German court releases weapon supplier to neo-Nazi NSU murder spree

In this June 5, 2018 file photo defendant Ralf Wohlleben, center with white bag, arrives for his trial and the trial against terror suspect Beate Zschaepe in the court room in Munich, Germany. (AP Photo)

In a verdict likely to anger the families of victims, judges in Germany ordered the release of a key accomplice to a neo-Nazi gang that murdered 10 people over a seven-year campaign of racially-motivated violence, saying that he had served enough of his sentence to no longer pose a flight risk pending his appeal.

The order to release Ralf Wohlleben, sentenced to 10 years in prison for procuring the weapon used to commit nine murders, comes a week after Beate Zschaepe, one of the gang's ringleaders, was jailed for life.

They were both part of the National Socialist Underground (NSU), whose members killed eight Turks, a Greek man and a German policewoman from 2000 to 2007.

Wohlleben, born in the east German city of Jena in 1975, had a long history of far-right political activity before he fell in with the cell, for whom prosecutors said he was a kind of "guiding spirit" and "mastermind."

Prosecutors alleged he was instrumental in supplying the National Socialist Underground group with a handgun and silencer and knew they planned to use it for the killings

Judges ruled that since Wohlleben had already spent six years and eight months in custody while on trial for crimes including helping shelter the murderers, Uwe Boehnhardt and Uwe Mundlos, he could be given conditional release.

"After the court gave Ralf W. A 10 year sentence last week, he has at most three years and four months still to serve should his conviction be confirmed," Florian Gliwitzky, spokesman for the Munich higher regional court, said in a statement on Wednesday.

"The remaining sentence is thus no longer enough in this concrete case to make him an exceptional flight risk," it added.

The arrest warrant was lifted on Tuesday, the court said. Wohlleben walked out of the Stadelheim prison in Munich on Wednesday morning, a spokeswoman for the prison said.

The court does not know where Wohlleben is staying after his release.

In freeing Wohlleben, the Munich court was acting on the advice of the federal prosecutor who felt that detention is no longer necessary.

He is the second person to be released in the case. Andre Eminger, who arranged rental and mobile homes for the NSU was ordered to be released by the court announcing a final verdict in the lengthy case last week.

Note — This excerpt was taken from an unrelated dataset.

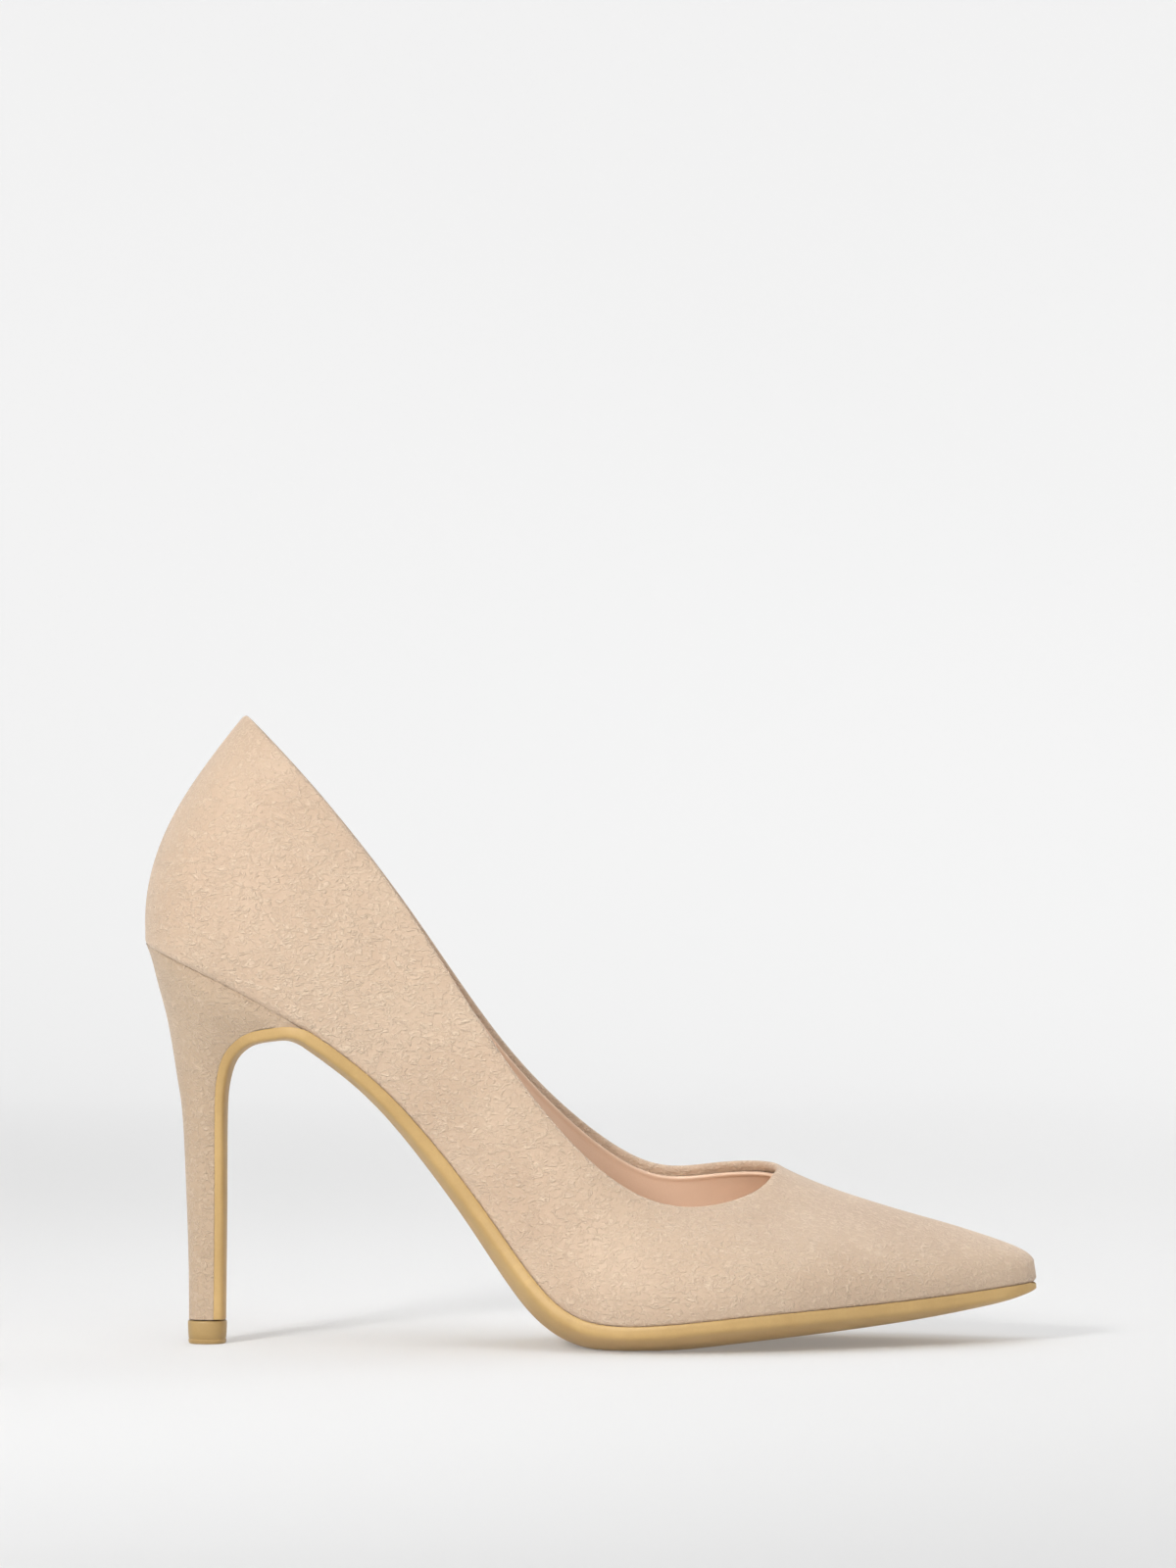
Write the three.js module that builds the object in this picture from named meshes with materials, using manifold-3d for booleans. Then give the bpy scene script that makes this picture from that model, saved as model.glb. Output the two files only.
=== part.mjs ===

Eminger has already served his time – two and a half years – in pre-trial detention. Carsten S. who is accused of physically handing the gun Wohlleben supplied to the NSU and Holger G., another accomplice of the gang, was sentenced to three years in last week's final hearing.

Wohlleben's release faced criticism while authorities assured the public that he would be kept under surveillance.

"There could hardly be a harsher blow against the relatives and victims," said Niema Movassat, a lawmaker for the Left Party, on Twitter.

The top security official in Wohlleben's home state of Thuringia warned that Wohlleben, who was steadfast in refusing to help investigators, would be kept under strict surveillance.

"He is a hero in that [far-right] scene – he always kept silent," Stephan Kramer, head of Thuringia's domestic intelligence service, told RND media group. "We will keep a close eye on him."

The murders shook a country that believed it had learned the lessons of its past. A report later said police had "massively underestimated" the risk of far-right violence and that missteps had allowed the cell to go undetected.

Boehnhart and Mundlos killed themselves in 2011 when police discovered the gang by chance.

Five of the 10 murders took place in Bavaria, the most violent attacks of their kind in Germany since the far-left Red Army Faction's two-decade killing spree that ended in 1991 and left at least 34 dead.

The trial started five years ago, but it failed to respond to allegations of a cover-up of intelligence services' ties to the gang and the neo-Nazi scene in general. Critics of the case claim police and intelligence services hired people from the neo-Nazi scene as informants trying to erase their tracks leading to the NSU case.

Despite its links to many gangs in Germany's neo-Nazi scene, the NSU apparently went unnoticed for years, from the late 1990s to 2011. Authorities initially blamed domestic disputes in the Turkish community for the murders and other crimes between 2000 and 2007.

The unsatisfying conclusion of the trial has drawn reactions from Turkey, families of victims and a number of German lawmakers.

Gamze Kubaşık, daughter of Mehmet Kubaşık, one of the Turkish victims of the gang, has said that the verdict was an important step for the families of victims, adding that more needs to be done. "I hope other accomplices of the NSU will be found and tried," she said after last week's hearing.

Foreign Minister Mevlüt Çavuşoğlu told reporters after the verdict last week that although it was important that Zschaepe and the gang's accomplices were sentenced, the process failed to reveal the "others behind the murders."

"Defendants openly admitted that they had the support of [German] intelligence and deep state, but who or which agencies were behind them was not investigated. It is safe to say that the court failed to shed light on the real culprits," he said. "Who are the people behind these murders? Which agencies are involved? Those people should be sentenced as well," Çavuşoğlu demanded.